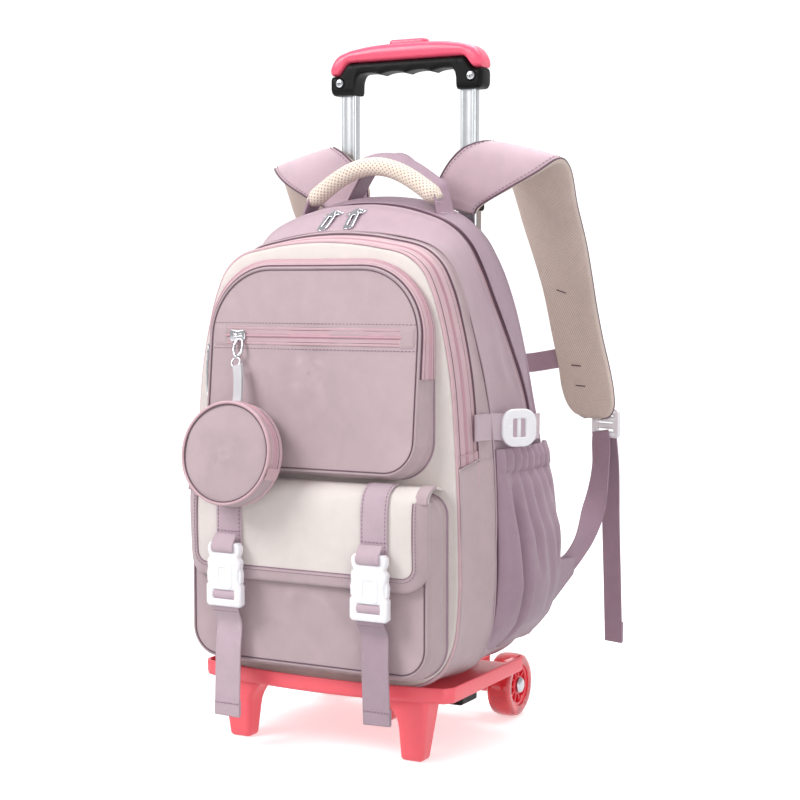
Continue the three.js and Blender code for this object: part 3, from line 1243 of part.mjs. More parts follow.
function wheels() {
  const axleZ = WHEEL_RADIUS;
  const capOut = WHEEL_X + WHEEL_WIDE / 2 + 2;
  const capIn = capOut - 3;
  const profile = [[0, -capOut], [AXLE_CAP, -capOut], [AXLE_CAP, -capIn], [AXLE_RADIUS, -capIn],
    [AXLE_RADIUS, capIn], [AXLE_CAP, capIn], [AXLE_CAP, capOut], [0, capOut]];
  const rod = new THREE.LatheGeometry(profile.map(([r, x]) => new THREE.Vector2(r, x)), 14)
    .rotateZ(-Math.PI / 2).translate(0, AXLE_Y, axleZ);
  add('axle', body(solid(rod)), 'aluminium');
  const hubHalf = WHEEL_WIDE / 2 - 2;
  for (const side of [-1, 1]) {
    const name = side < 0 ? 'left' : 'right';
    const wheelX = side * WHEEL_X;
    const disc = new THREE.Shape();
    disc.absarc(0, 0, HUB_RADIUS, 0, Math.PI * 2);
    const bore = new THREE.Path();
    bore.absarc(0, 0, AXLE_RADIUS + TURN_CLEAR, 0, Math.PI * 2);
    disc.holes.push(bore);
    for (let i = 0; i < SPOKES; i++) {
      const a = (i / SPOKES) * Math.PI * 2;
      const gap = new THREE.Path();
      gap.absarc(12.8 * Math.cos(a), 12.8 * Math.sin(a), 3.6, 0, Math.PI * 2);
      disc.holes.push(gap);
    }
    const hub = new THREE.ExtrudeGeometry(disc, { depth: 2 * hubHalf, bevelEnabled: false, curveSegments: 4 })
      .translate(0, 0, -hubHalf).rotateY(Math.PI / 2).translate(wheelX, AXLE_Y, axleZ);
    add(`hub_${name}`, hub, 'tyreRed');
    const inner = HUB_RADIUS + CLEAR;
    const half = WHEEL_WIDE / 2;
    const section = [[inner, -half * 0.8], [inner + 5, -half], [WHEEL_RADIUS - 4, -half * 0.92], [WHEEL_RADIUS, -half * 0.4],
      [WHEEL_RADIUS, half * 0.4], [WHEEL_RADIUS - 4, half * 0.92], [inner + 5, half], [inner, half * 0.8],
      [inner, -half * 0.8]];
    const tyre = new THREE.LatheGeometry(section.map(([r, x]) => new THREE.Vector2(r, x)), 20)
      .rotateZ(-Math.PI / 2).translate(wheelX, AXLE_Y, axleZ);
    add(`tyre_${name}`, body(solid(tyre)), 'tyreRed');
  }
}

mainBag();
panels();
upperPocket();
lowerPocket();
flap();
frontWebbing();
sidePockets();
sideStraps();
carryHandle();
rearLoop();
shoulderStraps();
chestStrap();
pouch();
pulls();
grip();
tubes();
baseTray();
wheels();

// The origin is under the middle of the whole object's box, on the floor
const whole = new THREE.Box3().setFromObject(bag);
bag.position.set(-(whole.min.x + whole.max.x) / 2, -(whole.min.y + whole.max.y) / 2, -whole.min.z);
const backpack = new THREE.Group();
backpack.add(bag);

export default backpack;
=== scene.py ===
# %% [markdown]
# A wheeled school backpack
#
# The real thing is a soft nylon bag that stands on a moulded tray, with a pull-out handle behind
# it. The CAD model says where every piece is and how it moves. This lesson dresses it: each piece
# gets a fine mesh of its own in the same place, with its seams, stitches and weave.

# %% Load the frame
import math

import bmesh
import bpy
import numpy as np
from mathutils import Matrix, Vector, noise


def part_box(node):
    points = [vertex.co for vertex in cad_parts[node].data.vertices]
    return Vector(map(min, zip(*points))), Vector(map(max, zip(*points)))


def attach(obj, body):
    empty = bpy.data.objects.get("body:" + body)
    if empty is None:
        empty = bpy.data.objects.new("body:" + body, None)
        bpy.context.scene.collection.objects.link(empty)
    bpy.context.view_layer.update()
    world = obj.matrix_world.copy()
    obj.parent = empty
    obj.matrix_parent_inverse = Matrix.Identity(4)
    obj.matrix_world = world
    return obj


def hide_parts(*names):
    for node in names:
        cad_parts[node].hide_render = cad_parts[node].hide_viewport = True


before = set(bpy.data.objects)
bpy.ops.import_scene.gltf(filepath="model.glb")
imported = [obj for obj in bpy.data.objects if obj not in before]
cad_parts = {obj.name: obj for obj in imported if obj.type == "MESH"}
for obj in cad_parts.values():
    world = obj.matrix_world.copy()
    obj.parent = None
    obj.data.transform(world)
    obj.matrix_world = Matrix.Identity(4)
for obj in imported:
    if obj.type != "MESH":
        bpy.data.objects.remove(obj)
bpy.context.view_layer.update()

# %% [markdown]
# Everything here is worked out in millimetres, in the frame that the bag was measured in: x = 0 is
# its plane of symmetry, y = 0 is near its back, z = 0 is the floor. The CAD model moves the bag so
# that its box is centred, and the front panel tells how far.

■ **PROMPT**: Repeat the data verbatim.

■ **FULL RESPONSE**:
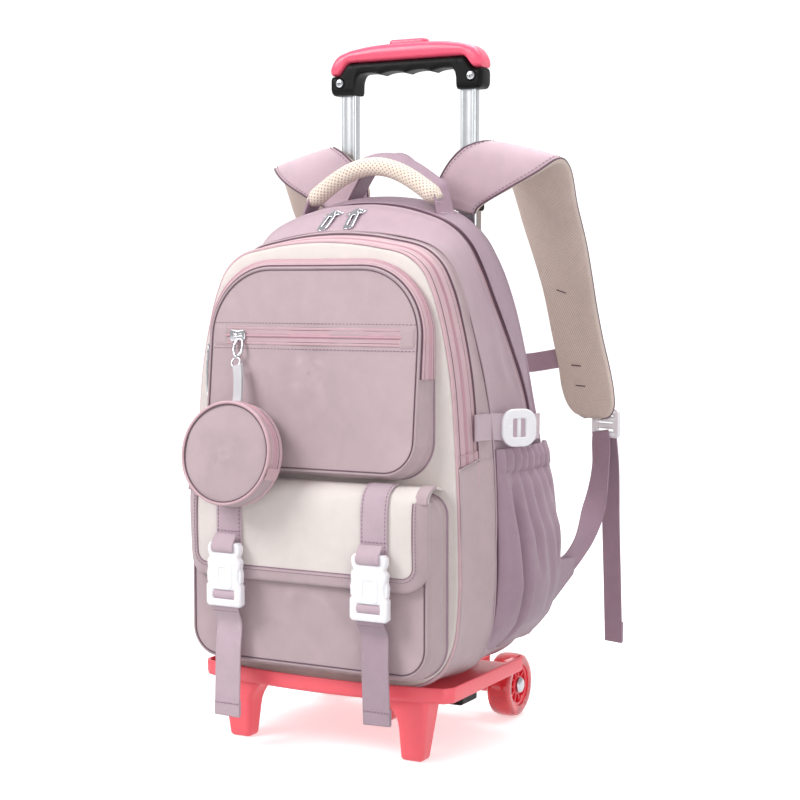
Continue the three.js and Blender code for this object: part 3, from line 1243 of part.mjs. More parts follow.
function wheels() {
  const axleZ = WHEEL_RADIUS;
  const capOut = WHEEL_X + WHEEL_WIDE / 2 + 2;
  const capIn = capOut - 3;
  const profile = [[0, -capOut], [AXLE_CAP, -capOut], [AXLE_CAP, -capIn], [AXLE_RADIUS, -capIn],
    [AXLE_RADIUS, capIn], [AXLE_CAP, capIn], [AXLE_CAP, capOut], [0, capOut]];
  const rod = new THREE.LatheGeometry(profile.map(([r, x]) => new THREE.Vector2(r, x)), 14)
    .rotateZ(-Math.PI / 2).translate(0, AXLE_Y, axleZ);
  add('axle', body(solid(rod)), 'aluminium');
  const hubHalf = WHEEL_WIDE / 2 - 2;
  for (const side of [-1, 1]) {
    const name = side < 0 ? 'left' : 'right';
    const wheelX = side * WHEEL_X;
    const disc = new THREE.Shape();
    disc.absarc(0, 0, HUB_RADIUS, 0, Math.PI * 2);
    const bore = new THREE.Path();
    bore.absarc(0, 0, AXLE_RADIUS + TURN_CLEAR, 0, Math.PI * 2);
    disc.holes.push(bore);
    for (let i = 0; i < SPOKES; i++) {
      const a = (i / SPOKES) * Math.PI * 2;
      const gap = new THREE.Path();
      gap.absarc(12.8 * Math.cos(a), 12.8 * Math.sin(a), 3.6, 0, Math.PI * 2);
      disc.holes.push(gap);
    }
    const hub = new THREE.ExtrudeGeometry(disc, { depth: 2 * hubHalf, bevelEnabled: false, curveSegments: 4 })
      .translate(0, 0, -hubHalf).rotateY(Math.PI / 2).translate(wheelX, AXLE_Y, axleZ);
    add(`hub_${name}`, hub, 'tyreRed');
    const inner = HUB_RADIUS + CLEAR;
    const half = WHEEL_WIDE / 2;
    const section = [[inner, -half * 0.8], [inner + 5, -half], [WHEEL_RADIUS - 4, -half * 0.92], [WHEEL_RADIUS, -half * 0.4],
      [WHEEL_RADIUS, half * 0.4], [WHEEL_RADIUS - 4, half * 0.92], [inner + 5, half], [inner, half * 0.8],
      [inner, -half * 0.8]];
    const tyre = new THREE.LatheGeometry(section.map(([r, x]) => new THREE.Vector2(r, x)), 20)
      .rotateZ(-Math.PI / 2).translate(wheelX, AXLE_Y, axleZ);
    add(`tyre_${name}`, body(solid(tyre)), 'tyreRed');
  }
}

mainBag();
panels();
upperPocket();
lowerPocket();
flap();
frontWebbing();
sidePockets();
sideStraps();
carryHandle();
rearLoop();
shoulderStraps();
chestStrap();
pouch();
pulls();
grip();
tubes();
baseTray();
wheels();

// The origin is under the middle of the whole object's box, on the floor
const whole = new THREE.Box3().setFromObject(bag);
bag.position.set(-(whole.min.x + whole.max.x) / 2, -(whole.min.y + whole.max.y) / 2, -whole.min.z);
const backpack = new THREE.Group();
backpack.add(bag);

export default backpack;
=== scene.py ===
# %% [markdown]
# A wheeled school backpack
#
# The real thing is a soft nylon bag that stands on a moulded tray, with a pull-out handle behind
# it. The CAD model says where every piece is and how it moves. This lesson dresses it: each piece
# gets a fine mesh of its own in the same place, with its seams, stitches and weave.

# %% Load the frame
import math

import bmesh
import bpy
import numpy as np
from mathutils import Matrix, Vector, noise


def part_box(node):
    points = [vertex.co for vertex in cad_parts[node].data.vertices]
    return Vector(map(min, zip(*points))), Vector(map(max, zip(*points)))


def attach(obj, body):
    empty = bpy.data.objects.get("body:" + body)
    if empty is None:
        empty = bpy.data.objects.new("body:" + body, None)
        bpy.context.scene.collection.objects.link(empty)
    bpy.context.view_layer.update()
    world = obj.matrix_world.copy()
    obj.parent = empty
    obj.matrix_parent_inverse = Matrix.Identity(4)
    obj.matrix_world = world
    return obj


def hide_parts(*names):
    for node in names:
        cad_parts[node].hide_render = cad_parts[node].hide_viewport = True


before = set(bpy.data.objects)
bpy.ops.import_scene.gltf(filepath="model.glb")
imported = [obj for obj in bpy.data.objects if obj not in before]
cad_parts = {obj.name: obj for obj in imported if obj.type == "MESH"}
for obj in cad_parts.values():
    world = obj.matrix_world.copy()
    obj.parent = None
    obj.data.transform(world)
    obj.matrix_world = Matrix.Identity(4)
for obj in imported:
    if obj.type != "MESH":
        bpy.data.objects.remove(obj)
bpy.context.view_layer.update()

# %% [markdown]
# Everything here is worked out in millimetres, in the frame that the bag was measured in: x = 0 is
# its plane of symmetry, y = 0 is near its back, z = 0 is the floor. The CAD model moves the bag so
# that its box is centred, and the front panel tells how far.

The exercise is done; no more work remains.